▶ _Problem statement_
Restate word for word the lines beginning at the one that contains "# A watch crystal" and ending at the one that contains "SENSOR_WIDTH = 36.0"; include both and nothing else.

▶ _Items_

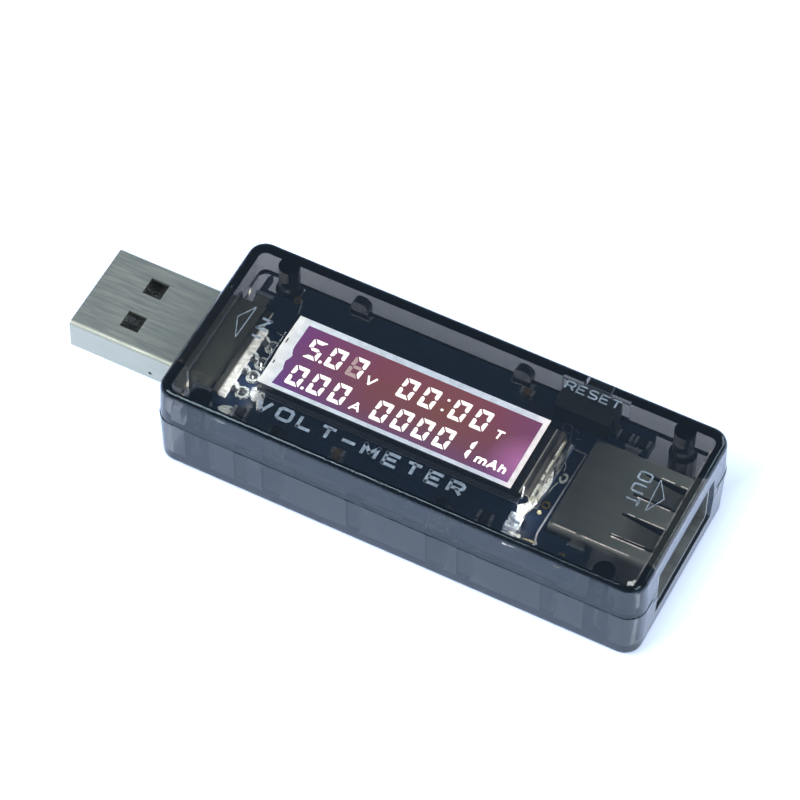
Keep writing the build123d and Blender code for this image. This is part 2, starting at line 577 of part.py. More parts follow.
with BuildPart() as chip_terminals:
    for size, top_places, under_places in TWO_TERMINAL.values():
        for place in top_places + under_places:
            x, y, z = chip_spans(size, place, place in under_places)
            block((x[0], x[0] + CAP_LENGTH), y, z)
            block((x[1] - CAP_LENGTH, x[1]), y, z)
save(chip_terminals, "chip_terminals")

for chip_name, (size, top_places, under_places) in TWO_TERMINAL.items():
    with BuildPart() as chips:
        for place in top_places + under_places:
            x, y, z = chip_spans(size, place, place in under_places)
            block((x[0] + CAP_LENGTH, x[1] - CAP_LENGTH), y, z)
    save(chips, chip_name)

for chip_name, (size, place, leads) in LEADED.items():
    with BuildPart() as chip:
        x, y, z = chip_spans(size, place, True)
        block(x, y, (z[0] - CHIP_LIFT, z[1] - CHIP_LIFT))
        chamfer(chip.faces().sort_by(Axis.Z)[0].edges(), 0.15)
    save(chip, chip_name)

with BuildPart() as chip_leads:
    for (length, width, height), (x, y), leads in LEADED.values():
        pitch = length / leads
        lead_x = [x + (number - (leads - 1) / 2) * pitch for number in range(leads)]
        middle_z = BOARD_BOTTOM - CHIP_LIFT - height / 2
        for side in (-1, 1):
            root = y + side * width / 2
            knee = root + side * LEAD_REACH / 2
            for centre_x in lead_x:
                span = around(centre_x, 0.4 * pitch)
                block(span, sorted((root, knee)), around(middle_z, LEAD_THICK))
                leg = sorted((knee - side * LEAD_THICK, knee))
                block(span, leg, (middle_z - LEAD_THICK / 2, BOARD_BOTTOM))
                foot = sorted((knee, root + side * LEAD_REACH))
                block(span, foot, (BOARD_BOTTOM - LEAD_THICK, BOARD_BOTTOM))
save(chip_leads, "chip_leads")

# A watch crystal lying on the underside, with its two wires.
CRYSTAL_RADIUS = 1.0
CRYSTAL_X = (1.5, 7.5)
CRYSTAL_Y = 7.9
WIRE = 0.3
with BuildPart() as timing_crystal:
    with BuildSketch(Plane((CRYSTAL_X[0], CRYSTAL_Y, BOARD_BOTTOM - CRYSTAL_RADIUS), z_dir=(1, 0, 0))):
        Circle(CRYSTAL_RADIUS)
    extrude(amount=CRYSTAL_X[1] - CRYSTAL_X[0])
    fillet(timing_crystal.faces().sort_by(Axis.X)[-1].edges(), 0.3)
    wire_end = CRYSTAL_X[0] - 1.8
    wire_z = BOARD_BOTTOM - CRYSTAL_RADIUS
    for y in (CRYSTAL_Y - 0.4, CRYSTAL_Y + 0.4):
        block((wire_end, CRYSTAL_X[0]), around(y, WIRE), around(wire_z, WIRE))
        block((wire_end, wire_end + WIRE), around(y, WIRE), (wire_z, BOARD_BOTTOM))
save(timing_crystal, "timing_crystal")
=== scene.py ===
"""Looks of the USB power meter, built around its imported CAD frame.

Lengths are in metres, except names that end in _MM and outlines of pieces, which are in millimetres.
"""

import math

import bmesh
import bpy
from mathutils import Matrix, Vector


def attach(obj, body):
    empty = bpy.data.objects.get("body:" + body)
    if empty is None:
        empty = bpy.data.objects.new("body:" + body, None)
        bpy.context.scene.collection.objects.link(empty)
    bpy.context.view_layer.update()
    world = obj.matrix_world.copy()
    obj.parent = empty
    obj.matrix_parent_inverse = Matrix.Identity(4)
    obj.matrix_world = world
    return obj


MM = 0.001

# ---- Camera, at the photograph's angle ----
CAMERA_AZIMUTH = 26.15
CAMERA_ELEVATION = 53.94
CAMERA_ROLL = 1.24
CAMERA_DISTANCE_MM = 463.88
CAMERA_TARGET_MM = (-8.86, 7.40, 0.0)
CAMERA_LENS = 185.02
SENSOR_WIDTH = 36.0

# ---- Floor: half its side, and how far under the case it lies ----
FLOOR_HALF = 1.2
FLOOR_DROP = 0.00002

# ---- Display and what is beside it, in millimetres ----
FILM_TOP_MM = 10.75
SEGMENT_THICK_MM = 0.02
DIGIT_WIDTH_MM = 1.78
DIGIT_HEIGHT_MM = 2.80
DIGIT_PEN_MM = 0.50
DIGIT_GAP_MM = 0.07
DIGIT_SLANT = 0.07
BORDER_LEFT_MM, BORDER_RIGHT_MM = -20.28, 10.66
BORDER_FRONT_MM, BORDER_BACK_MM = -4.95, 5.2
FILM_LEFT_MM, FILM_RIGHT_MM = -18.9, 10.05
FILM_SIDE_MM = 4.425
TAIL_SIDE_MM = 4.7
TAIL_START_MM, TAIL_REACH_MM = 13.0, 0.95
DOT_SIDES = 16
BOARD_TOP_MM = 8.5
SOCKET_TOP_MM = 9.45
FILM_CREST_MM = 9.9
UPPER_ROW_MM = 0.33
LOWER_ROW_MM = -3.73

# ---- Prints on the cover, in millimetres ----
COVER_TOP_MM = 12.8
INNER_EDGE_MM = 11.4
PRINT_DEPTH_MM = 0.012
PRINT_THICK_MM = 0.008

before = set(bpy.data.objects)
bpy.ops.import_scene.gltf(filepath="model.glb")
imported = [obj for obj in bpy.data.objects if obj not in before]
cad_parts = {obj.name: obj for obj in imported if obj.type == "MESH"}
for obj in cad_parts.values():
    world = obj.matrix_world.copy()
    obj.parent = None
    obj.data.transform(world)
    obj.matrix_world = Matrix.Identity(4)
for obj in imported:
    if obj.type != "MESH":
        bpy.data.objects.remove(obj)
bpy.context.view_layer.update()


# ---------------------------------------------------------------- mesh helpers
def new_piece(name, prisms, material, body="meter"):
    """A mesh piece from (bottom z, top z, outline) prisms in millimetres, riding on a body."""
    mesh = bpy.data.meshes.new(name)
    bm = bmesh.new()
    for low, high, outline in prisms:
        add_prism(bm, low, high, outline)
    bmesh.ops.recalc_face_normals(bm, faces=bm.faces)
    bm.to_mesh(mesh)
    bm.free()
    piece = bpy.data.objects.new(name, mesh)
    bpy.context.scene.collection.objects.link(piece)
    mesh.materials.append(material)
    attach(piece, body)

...

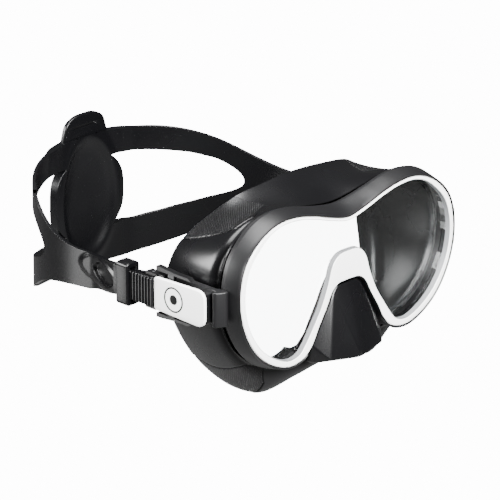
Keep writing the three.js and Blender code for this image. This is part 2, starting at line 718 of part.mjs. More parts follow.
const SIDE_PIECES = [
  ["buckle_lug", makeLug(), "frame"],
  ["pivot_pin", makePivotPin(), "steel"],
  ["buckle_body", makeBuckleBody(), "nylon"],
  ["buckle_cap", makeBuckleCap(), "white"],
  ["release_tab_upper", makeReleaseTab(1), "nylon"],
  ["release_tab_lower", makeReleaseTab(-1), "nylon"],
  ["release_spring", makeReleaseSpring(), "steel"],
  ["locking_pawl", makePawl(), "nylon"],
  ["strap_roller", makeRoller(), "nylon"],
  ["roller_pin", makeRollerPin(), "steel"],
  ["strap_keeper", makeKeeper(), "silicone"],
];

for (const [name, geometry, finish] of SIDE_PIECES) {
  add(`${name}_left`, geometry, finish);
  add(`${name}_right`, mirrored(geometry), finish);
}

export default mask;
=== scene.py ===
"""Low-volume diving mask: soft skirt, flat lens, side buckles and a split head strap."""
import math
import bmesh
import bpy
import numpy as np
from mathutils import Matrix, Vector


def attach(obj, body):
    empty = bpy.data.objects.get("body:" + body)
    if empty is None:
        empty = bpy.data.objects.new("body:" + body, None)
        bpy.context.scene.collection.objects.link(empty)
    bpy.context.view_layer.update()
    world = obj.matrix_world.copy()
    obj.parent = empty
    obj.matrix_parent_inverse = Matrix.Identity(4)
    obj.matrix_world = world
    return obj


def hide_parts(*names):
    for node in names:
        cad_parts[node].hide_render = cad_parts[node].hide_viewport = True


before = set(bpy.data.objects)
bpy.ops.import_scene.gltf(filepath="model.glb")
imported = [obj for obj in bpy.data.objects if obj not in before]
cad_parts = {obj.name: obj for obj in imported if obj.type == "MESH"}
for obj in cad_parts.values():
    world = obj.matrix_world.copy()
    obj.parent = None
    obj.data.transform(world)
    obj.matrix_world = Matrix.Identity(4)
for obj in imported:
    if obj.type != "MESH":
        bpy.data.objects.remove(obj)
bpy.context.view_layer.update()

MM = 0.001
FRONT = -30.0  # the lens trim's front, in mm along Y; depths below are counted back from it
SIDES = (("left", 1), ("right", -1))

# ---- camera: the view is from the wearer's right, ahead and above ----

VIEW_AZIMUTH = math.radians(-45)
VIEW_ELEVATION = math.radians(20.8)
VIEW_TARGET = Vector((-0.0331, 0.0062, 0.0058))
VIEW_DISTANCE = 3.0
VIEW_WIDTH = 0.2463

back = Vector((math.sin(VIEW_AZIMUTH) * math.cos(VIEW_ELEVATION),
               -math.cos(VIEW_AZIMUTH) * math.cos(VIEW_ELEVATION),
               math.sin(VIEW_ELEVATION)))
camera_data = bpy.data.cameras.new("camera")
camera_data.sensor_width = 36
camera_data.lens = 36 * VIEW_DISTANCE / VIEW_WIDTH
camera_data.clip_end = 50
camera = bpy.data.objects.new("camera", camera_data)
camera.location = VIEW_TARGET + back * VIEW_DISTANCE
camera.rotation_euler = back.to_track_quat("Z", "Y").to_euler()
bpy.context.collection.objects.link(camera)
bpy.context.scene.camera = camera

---

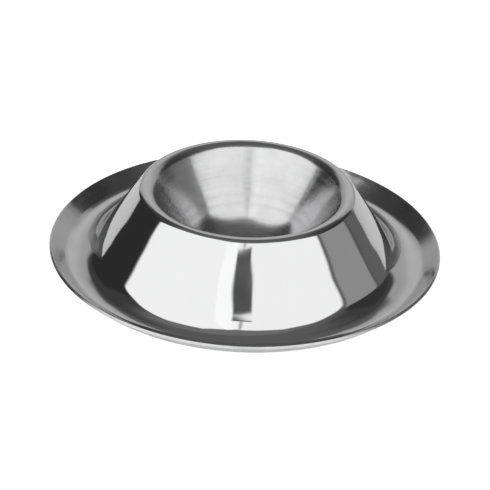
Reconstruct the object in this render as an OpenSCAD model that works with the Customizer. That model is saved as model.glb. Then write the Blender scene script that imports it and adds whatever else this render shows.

▶ _Result below_
# A watch crystal lying on the underside, with its two wires.
CRYSTAL_RADIUS = 1.0
CRYSTAL_X = (1.5, 7.5)
CRYSTAL_Y = 7.9
WIRE = 0.3
with BuildPart() as timing_crystal:
    with BuildSketch(Plane((CRYSTAL_X[0], CRYSTAL_Y, BOARD_BOTTOM - CRYSTAL_RADIUS), z_dir=(1, 0, 0))):
        Circle(CRYSTAL_RADIUS)
    extrude(amount=CRYSTAL_X[1] - CRYSTAL_X[0])
    fillet(timing_crystal.faces().sort_by(Axis.X)[-1].edges(), 0.3)
    wire_end = CRYSTAL_X[0] - 1.8
    wire_z = BOARD_BOTTOM - CRYSTAL_RADIUS
    for y in (CRYSTAL_Y - 0.4, CRYSTAL_Y + 0.4):
        block((wire_end, CRYSTAL_X[0]), around(y, WIRE), around(wire_z, WIRE))
        block((wire_end, wire_end + WIRE), around(y, WIRE), (wire_z, BOARD_BOTTOM))
save(timing_crystal, "timing_crystal")
=== scene.py ===
"""Looks of the USB power meter, built around its imported CAD frame.

Lengths are in metres, except names that end in _MM and outlines of pieces, which are in millimetres.
"""

import math

import bmesh
import bpy
from mathutils import Matrix, Vector


def attach(obj, body):
    empty = bpy.data.objects.get("body:" + body)
    if empty is None:
        empty = bpy.data.objects.new("body:" + body, None)
        bpy.context.scene.collection.objects.link(empty)
    bpy.context.view_layer.update()
    world = obj.matrix_world.copy()
    obj.parent = empty
    obj.matrix_parent_inverse = Matrix.Identity(4)
    obj.matrix_world = world
    return obj


MM = 0.001

# ---- Camera, at the photograph's angle ----
CAMERA_AZIMUTH = 26.15
CAMERA_ELEVATION = 53.94
CAMERA_ROLL = 1.24
CAMERA_DISTANCE_MM = 463.88
CAMERA_TARGET_MM = (-8.86, 7.40, 0.0)
CAMERA_LENS = 185.02
SENSOR_WIDTH = 36.0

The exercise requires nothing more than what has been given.